**What the task requires**
Retype the tail of the data exactly, starting at the line containing "obj.data.transform(obj.matrix_world)" and stopping at the last line.

**Information given**

--------------------------------

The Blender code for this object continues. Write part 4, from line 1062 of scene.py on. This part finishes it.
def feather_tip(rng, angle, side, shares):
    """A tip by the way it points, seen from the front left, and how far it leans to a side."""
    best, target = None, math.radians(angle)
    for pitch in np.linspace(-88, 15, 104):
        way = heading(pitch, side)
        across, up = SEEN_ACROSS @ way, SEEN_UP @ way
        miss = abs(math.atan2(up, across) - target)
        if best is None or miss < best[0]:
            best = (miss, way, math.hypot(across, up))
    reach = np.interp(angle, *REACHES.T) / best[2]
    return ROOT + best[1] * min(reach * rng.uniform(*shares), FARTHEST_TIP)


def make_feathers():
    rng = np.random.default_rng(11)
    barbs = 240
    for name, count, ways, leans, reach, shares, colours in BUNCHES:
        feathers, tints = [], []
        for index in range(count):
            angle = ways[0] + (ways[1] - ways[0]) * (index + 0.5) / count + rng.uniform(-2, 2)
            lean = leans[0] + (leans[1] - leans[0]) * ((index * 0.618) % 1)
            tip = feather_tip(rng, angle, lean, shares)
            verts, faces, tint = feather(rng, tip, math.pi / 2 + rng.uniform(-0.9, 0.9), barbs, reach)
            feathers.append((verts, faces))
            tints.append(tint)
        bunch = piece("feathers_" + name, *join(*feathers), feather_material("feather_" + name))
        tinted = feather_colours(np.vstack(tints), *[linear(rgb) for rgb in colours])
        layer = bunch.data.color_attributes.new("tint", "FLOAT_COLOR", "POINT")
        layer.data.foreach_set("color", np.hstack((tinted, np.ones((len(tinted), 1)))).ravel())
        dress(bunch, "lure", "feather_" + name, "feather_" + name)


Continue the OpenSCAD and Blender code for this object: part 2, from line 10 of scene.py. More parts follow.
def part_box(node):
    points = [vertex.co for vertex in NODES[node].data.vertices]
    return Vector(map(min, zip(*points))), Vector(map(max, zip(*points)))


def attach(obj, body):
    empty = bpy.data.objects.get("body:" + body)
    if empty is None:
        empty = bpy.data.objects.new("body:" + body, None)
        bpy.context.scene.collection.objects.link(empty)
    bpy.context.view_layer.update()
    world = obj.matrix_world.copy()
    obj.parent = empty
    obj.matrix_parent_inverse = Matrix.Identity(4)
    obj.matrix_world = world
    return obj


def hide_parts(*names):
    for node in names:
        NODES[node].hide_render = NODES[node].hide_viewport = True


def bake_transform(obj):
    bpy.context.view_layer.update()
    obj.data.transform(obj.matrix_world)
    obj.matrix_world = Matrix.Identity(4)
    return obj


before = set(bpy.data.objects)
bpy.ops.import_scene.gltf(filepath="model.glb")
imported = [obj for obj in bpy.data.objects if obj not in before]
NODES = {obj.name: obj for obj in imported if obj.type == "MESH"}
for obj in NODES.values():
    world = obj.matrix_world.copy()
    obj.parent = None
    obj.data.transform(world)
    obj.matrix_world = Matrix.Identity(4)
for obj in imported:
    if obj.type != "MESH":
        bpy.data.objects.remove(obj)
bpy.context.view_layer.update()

--------------------------------

**The solution**
    obj.data.transform(obj.matrix_world)
    obj.matrix_world = Matrix.Identity(4)
    return obj


before = set(bpy.data.objects)
bpy.ops.import_scene.gltf(filepath="model.glb")
imported = [obj for obj in bpy.data.objects if obj not in before]
NODES = {obj.name: obj for obj in imported if obj.type == "MESH"}
for obj in NODES.values():
    world = obj.matrix_world.copy()
    obj.parent = None
    obj.data.transform(world)
    obj.matrix_world = Matrix.Identity(4)
for obj in imported:
    if obj.type != "MESH":
        bpy.data.objects.remove(obj)
bpy.context.view_layer.update()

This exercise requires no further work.